*Task to carry out*.
Please say how many lines of the listing hold "scene", with no other words in the answer.
○ ○ ○
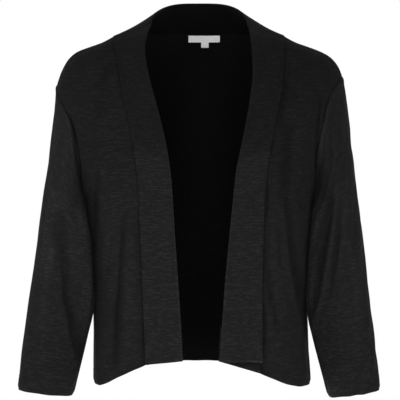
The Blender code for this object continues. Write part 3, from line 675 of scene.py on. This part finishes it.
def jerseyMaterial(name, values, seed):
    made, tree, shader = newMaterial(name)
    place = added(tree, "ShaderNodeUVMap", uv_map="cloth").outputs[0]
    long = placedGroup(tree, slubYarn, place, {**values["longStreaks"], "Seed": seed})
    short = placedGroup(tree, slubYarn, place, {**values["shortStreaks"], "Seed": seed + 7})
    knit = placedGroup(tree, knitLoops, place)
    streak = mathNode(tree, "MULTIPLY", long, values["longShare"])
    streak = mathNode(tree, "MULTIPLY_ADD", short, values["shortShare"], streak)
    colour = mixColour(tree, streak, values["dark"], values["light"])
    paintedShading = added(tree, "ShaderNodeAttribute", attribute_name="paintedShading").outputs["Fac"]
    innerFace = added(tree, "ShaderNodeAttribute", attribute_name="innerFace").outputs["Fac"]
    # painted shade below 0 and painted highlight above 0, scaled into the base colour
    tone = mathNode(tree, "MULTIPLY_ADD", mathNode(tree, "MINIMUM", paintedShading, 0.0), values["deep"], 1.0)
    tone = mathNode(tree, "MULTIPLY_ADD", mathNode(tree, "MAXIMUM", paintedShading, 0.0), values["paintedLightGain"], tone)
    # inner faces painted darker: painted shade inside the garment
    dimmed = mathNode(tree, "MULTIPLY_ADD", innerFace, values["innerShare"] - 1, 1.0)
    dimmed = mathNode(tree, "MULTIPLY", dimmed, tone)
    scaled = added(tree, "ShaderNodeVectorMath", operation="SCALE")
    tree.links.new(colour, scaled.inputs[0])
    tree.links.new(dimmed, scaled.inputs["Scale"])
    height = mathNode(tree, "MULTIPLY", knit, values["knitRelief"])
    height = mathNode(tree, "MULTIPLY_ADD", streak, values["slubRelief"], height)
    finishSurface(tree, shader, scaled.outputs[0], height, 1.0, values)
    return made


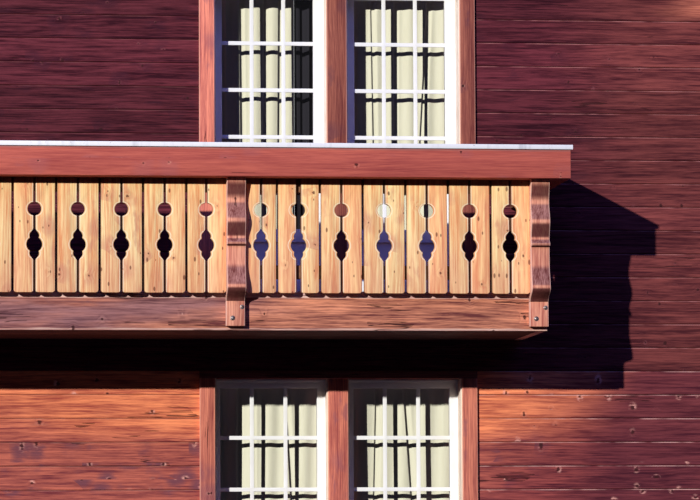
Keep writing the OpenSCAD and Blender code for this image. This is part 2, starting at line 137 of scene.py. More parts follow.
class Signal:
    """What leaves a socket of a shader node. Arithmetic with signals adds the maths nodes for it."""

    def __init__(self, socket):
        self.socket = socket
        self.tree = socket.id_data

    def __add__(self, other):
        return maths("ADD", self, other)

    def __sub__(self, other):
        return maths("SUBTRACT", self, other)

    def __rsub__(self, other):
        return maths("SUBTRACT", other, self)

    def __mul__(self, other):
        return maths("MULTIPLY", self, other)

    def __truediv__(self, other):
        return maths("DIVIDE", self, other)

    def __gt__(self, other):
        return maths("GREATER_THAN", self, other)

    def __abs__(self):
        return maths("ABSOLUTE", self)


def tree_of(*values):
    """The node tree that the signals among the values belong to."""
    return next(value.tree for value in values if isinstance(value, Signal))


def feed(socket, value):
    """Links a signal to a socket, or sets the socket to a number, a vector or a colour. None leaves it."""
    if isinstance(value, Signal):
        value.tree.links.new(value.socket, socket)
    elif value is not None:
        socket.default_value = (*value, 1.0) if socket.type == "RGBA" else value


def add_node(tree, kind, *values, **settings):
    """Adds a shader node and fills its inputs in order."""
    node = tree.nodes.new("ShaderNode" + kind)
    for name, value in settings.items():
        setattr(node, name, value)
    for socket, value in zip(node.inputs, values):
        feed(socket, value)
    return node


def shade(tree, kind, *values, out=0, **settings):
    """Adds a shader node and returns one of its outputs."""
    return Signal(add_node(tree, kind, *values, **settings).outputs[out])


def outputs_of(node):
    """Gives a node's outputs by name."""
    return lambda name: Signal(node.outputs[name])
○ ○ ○
*Result of this task*.
2